- Original West End poster
- Music: Russell Dunlop Duke Minks Greg Moeller Tommy Moeller
- Lyrics: Russell Dunlop Duke Minks Greg Moeller Tommy Moeller
- Book: John Kane
- Setting: Florence, 1503-17
- Basis: Mona Lisa by Leonardo da Vinci
- Productions: 1993 West End

= Leonardo the Musical: A Portrait of Love =

Critically panned musical

Leonardo the Musical: A Portrait of Love is a musical with music and lyrics by Russell Dunlop, Duke Minks, Greg Moeller and Tommy Moeller and a book by John Kane.
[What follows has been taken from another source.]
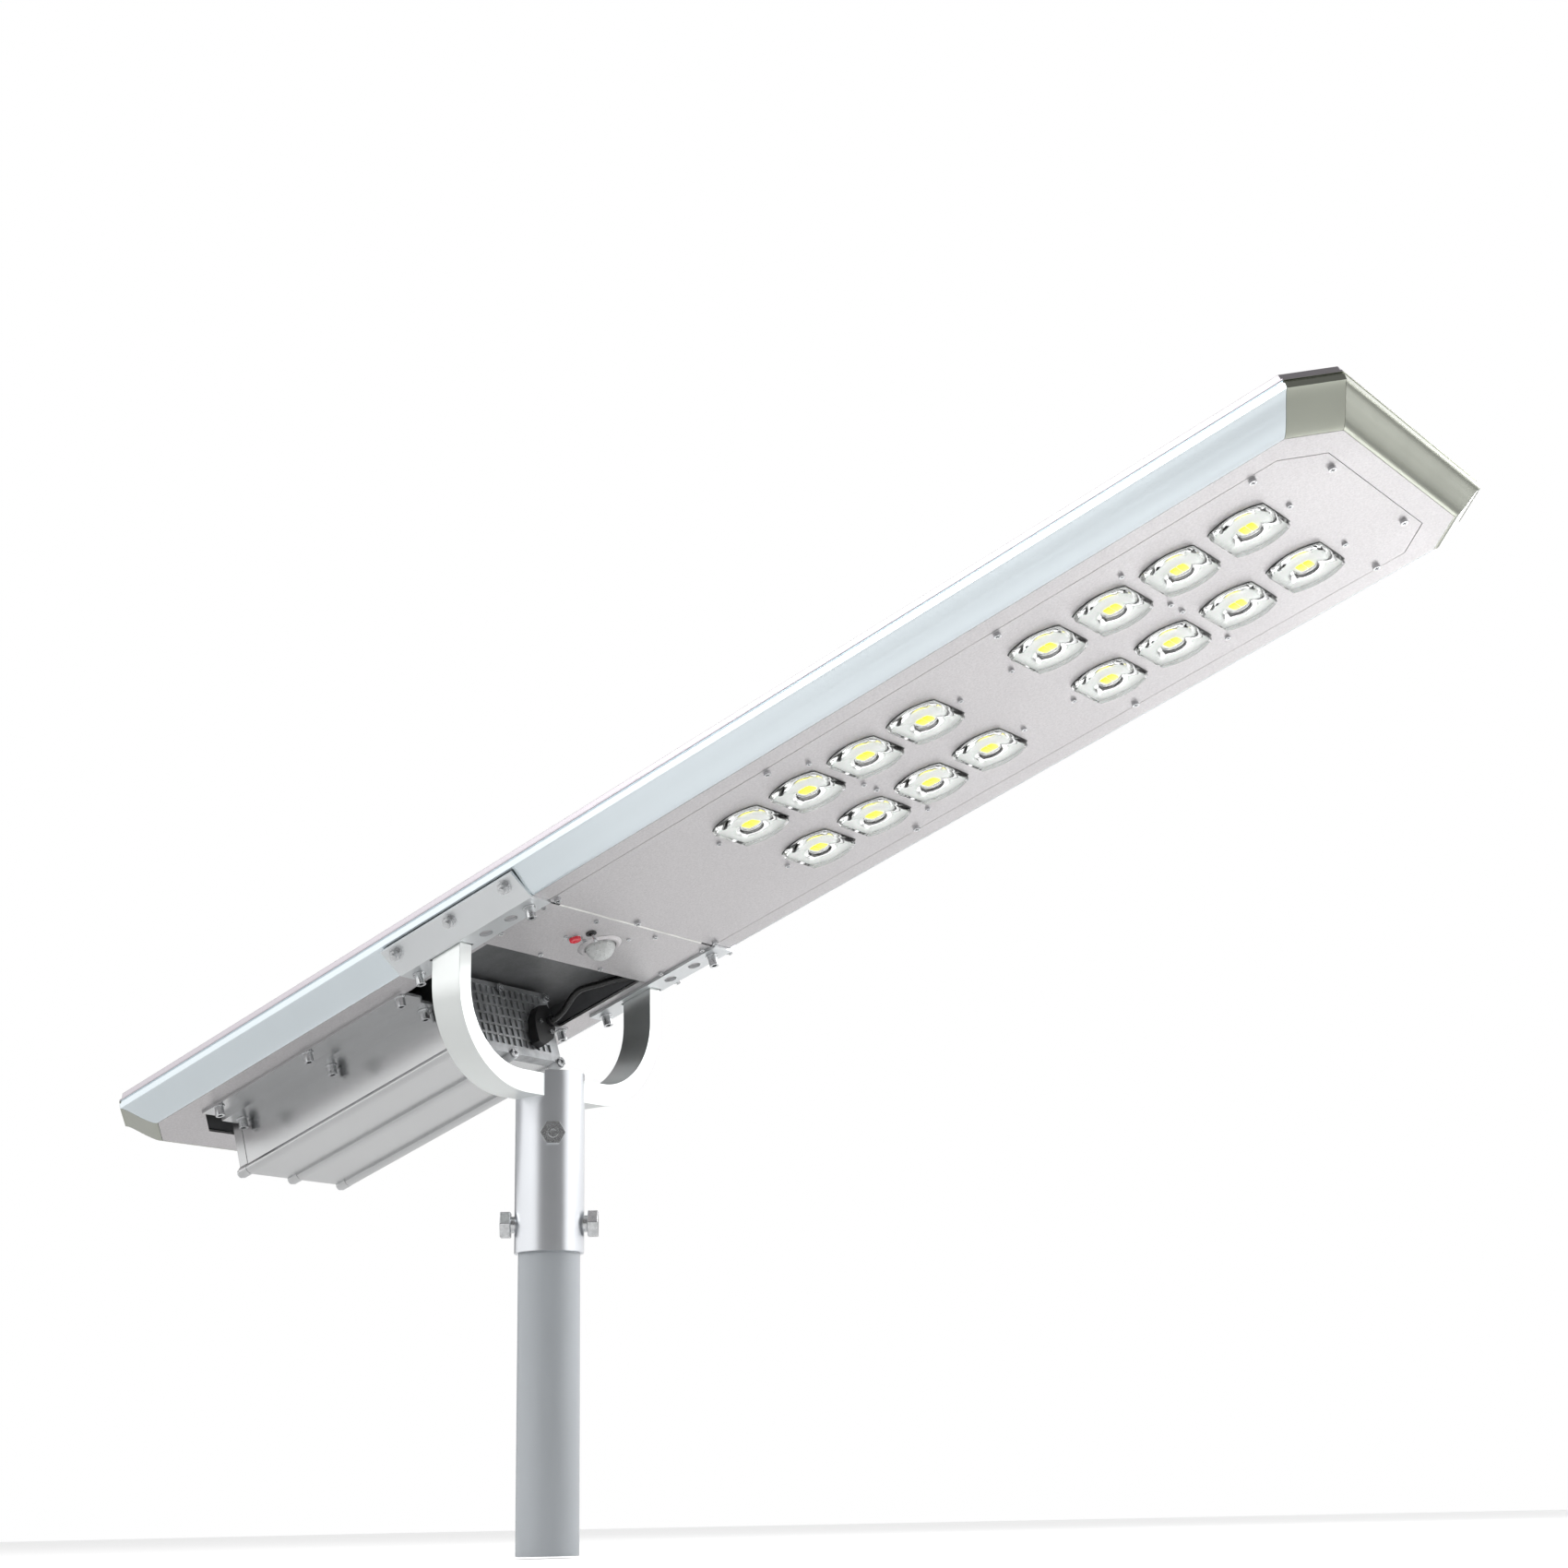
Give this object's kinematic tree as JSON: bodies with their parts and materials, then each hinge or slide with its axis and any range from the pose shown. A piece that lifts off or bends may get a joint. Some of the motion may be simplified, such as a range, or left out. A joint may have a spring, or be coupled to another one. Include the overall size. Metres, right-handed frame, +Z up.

The musical enjoyed critical acclaim while at Oxford and looked set to be a hit when it transferred to the West End, but the 1993 London production, under new management, is considered one of the biggest disasters in the history of London theatre. The management changed the original music and scripts after the Oxford shows, resulting in its failure. At least one of the leading actors had to have singing lessons, and it was said the director did not like musicals.

==Plot==
The musical's rambling plot—which starts and ends with its protagonist on his deathbed, his completed masterpiece at his side—centers on the struggling artist Leonardo's commission to paint a young woman named Lisa, betrothed to nobleman Francesco Del Giocondo. The artist and his model engage in a passionate affair resulting in her pregnancy, and she returns to her fiancé, pretending the child is his to avoid public scandal and his private wrath. Eventually she returns to beg for forgiveness from the now successful Leonardo, who accidentally is murdered by her husband when he confronts the two in a jealous rage. A subplot hinting at Leonardo's homosexuality involves his close friendship with his young assistant, a painter named Melzi.

==Production history==
The project, a highly fictionalized account of Leonardo da Vinci's creation of the Mona Lisa, was developed by Duke Minks, an advisor to the Republic of Nauru and former road manager for the 1960s pop group, Unit 4 + 2, along with the group's lead singer, Tommy Moeller. At Moeller's suggestion, Minks convinced government officials to invest £2 million in the production, in an attempt to diversify the country's wealth from its historic major export, marine deposits rich in phosphates. The phosphate resources were derived primarily from bird droppings (guano), a fact that would be incorporated in critical reviews of the production.

The production, plagued by problems with sets, costumes, and—most significantly—the script throughout its development, opened at the Strand Theatre on June 3, 1993. By the time the performance ended, nearly four hours after the curtain first rose, most of the audience had departed. A victim of critical disdain and audience indifference, the show closed five weeks later on July 10. The cast included Paul Collis, Jane Arden, James Barron, Hal Fowler and Rebecca Pearce.

==Partial song list==
- "Renaissance"
- "Who The Hell Are You?"
- "Firenza Mia"
- "Part Of Your Life"
- "Just A Dream Away"
- "Her Heart Beats"
- "Endless As My Love"
- "Just One More Time"
- "Goodbye And No One Said A Word"
- "Forever Child"
- "Portrait Of Love"
- "She Lives With Me"

==Legacy==
In February 2022, an episode of the BBC Radio 4 programme The Political Butterfly Effect told the story of the musical's production and discussed its links with Nauru's decision to act as an off-shore asylum seeker processing centre for Australia. The musical was also mocked on the June 9th 2024 episode of the HBO series Last Week Tonight with John Oliver.